The Ravens were recovering from a brutal 13-9 decision to the Steelers the previous Sunday. That loss gave Pittsburgh the AFC North title, and we were left fighting and scratching for a wild card playoff spot.
*(Some of you will remember that loss to the Steelers. They scored the game's only touchdown with 43 seconds remaining when Big Ben [Roethlisberger] hit WR Santonio Holmes with a4-yard scoring pass. *
Holmes' feet made it to the end zone, but our Ravens' eyes showed us that the ball never reached the goal line – not that we're bitter.)
Back to Dallas. The Cowboys had planned a big celebration that night, and we viewed ourselves as the
Homecoming game opponent.
Some of us were convinced that Jerry Jones had asked the NFL for an easy opponent for this final regular-season game at Texas Stadium. I remember Terrell Suggs yelling in the locker room before the game: "They thought they were getting the 5-11 Ravens, and now they have to deal with us. They asked for us, and now they'll get us."
We love to do that in sports. We look for reasons to be slighted. Knowingly – or unknowingly – the Cowboys were helping.
Passed John Harbaugh in the weight room yesterday and asked: "What's the first thing you remember from the 2008 game at Dallas – the last game at Texas Stadium?" Harbs didn't hesitate: "We won and the bus ride in. They didn't let us through. They made us get in line with the other traffic, and we had [a police] escort. I wanted to jump off the bus and say, 'Hey, we've got the team here. You can't start the game without us.'"
Let's consider where we were at that point:
- Fighting for our playoff lives
- Irritated from the loss six days earlier to the Steelers
- Believed that we were handpicked for a loss
- And, they made us wait on buses outside the stadium parking lots. We could see Texas Stadium. We just couldn't get there.
We finally took the field for pre-game warmups. It was a circus. There were former Cowboys and celebrities everywhere with barely room for us to do our pre-game drills.
We were seething. The idea that we were considered an afterthought fueled an already passionate team. We were ready to kick some Cowboy butt.
Maybe we were too amped.
Joe Flacco fumbled on our first drive, and the Cowboys quickly built a 7-0 lead. Our defense was stout, but Joe was sacked five times in the first half. The crowd was loud, making getting off on the snap difficult for our offense.
Each timeout, the Cowboys would introduce one of their all-time greats. There was Roger Staubach. Next was Emmitt Smith, leading rusher of all time. After that was Tony Dorsett … and on and on.
Afterthought? Maybe not. Despite scuffling on offense, we took a 9-7 halftime lead on three Matt Stover field goals.
Near the end of the third quarter, Joe found Derrick Mason for a 13-yard touchdown and a 16-7 advantage. And how about Derrick? "Mase" snatched that Flacco missile while playing with a dislocated shoulder; he wore a harness that would not let him reach his arm above his head, but he somehow fought through the pain.
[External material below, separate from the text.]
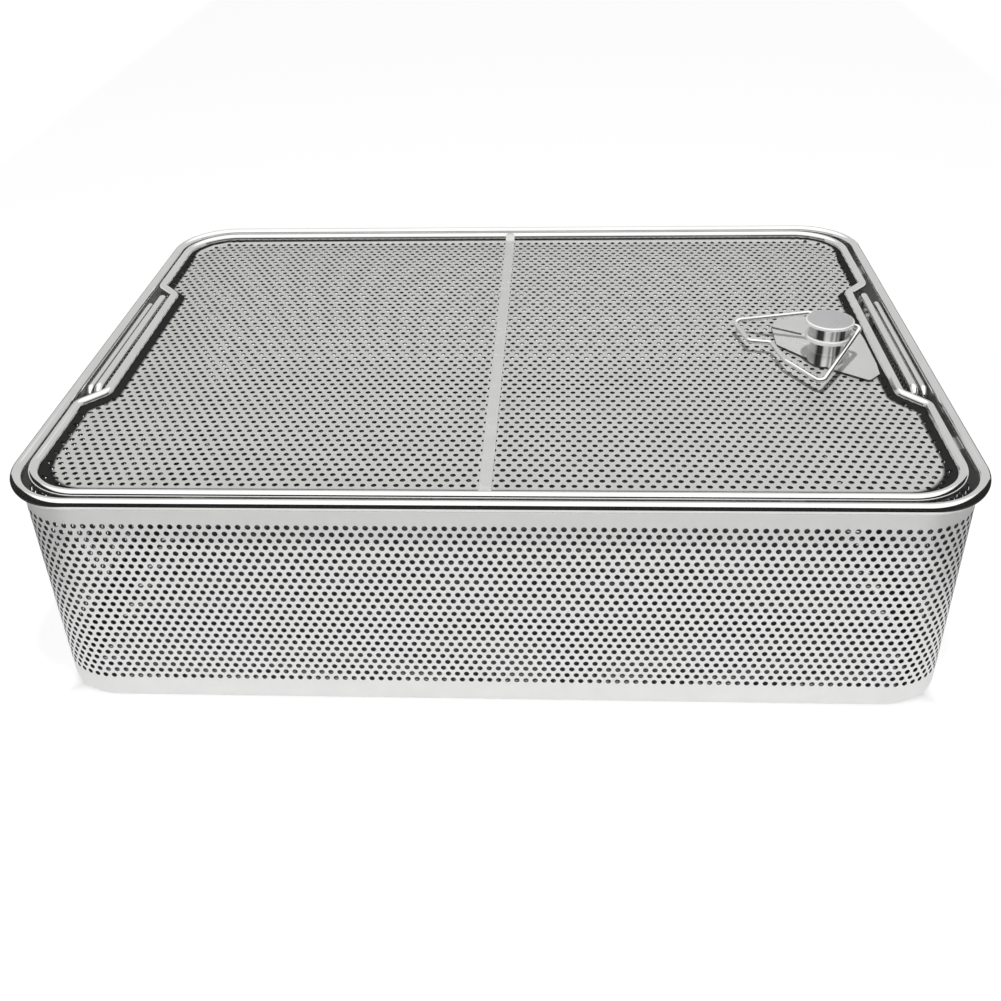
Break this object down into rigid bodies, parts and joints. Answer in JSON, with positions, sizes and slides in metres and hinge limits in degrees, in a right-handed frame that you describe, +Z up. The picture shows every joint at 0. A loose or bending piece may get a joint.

Homecoming opponent, my __ _!
After an exchange of field goals (19-10), Dallas climbed within two on a Tony Romo-to-Terrell Owens touchdown throw. On the next play from scrimmage – and I can see this vividly in my memory – Willis McGahee took a Flacco handoff and raced 77 yards for a touchdown and a 26-17 lead with 3:30 left in the game.
The Cowboys, however, didn't go quietly.
With 1:36 left in the contest, Romo hit Jason Witten with a 21-yard touchdown dart. Dallas was within two again (26-24).
Less than 20 seconds later –
– fullback Le'Ron McClain grabbed the ball from Joe, and the rest, as they say, is history. … 82 yards for a touchdown. McClain tied Jamal Lewis for the longest run in team annals, and the celebration was on.
The locker room was fun. Steve Bisciotti made a rare post-game appearance with the team. Harbs was beaming. The players celebrated. We were a game away from the playoffs and enjoying one of the biggest turnarounds from one season to another in NFL history.
As former Cowboy Don Meredith used to sing on Monday Night Football: "Turn out the lights, the party's over." So long, Texas Stadium.
Won't be the same tomorrow night at the Cowboys' AT&T Stadium. Wondering how the traffic getting into the stadium will be.
It was pretty neat to have another football team in our facility for three days last weekend. We practiced against the 49ers, and our coaches and players are unanimous in proclaiming that we are a better team for it.
After the last practice against San Fran on Monday, I saw something I'd never seen. Two teams, each with 90 players, gathered in one big huddle around the brothers Harbaugh. With their mom and dad watching from our balcony, Jim and John spoke to the mass of football elite.
Jim spoke first: "The Ravens are class all the way. A-plus-plus is what I'd give you players and the rest of your organization. Thanks for making us better and treating us well. You're a very good team. Let's do this, you beat the NFC teams you play for us, and we'll beat the AFC ones for you."
John thanked the 49ers for the way they practiced. "We knew you were good, and we know even better why now. You are first class. We agree. You made us better, too."
With that, Suggs yelled out: "See you in February!" Hope so.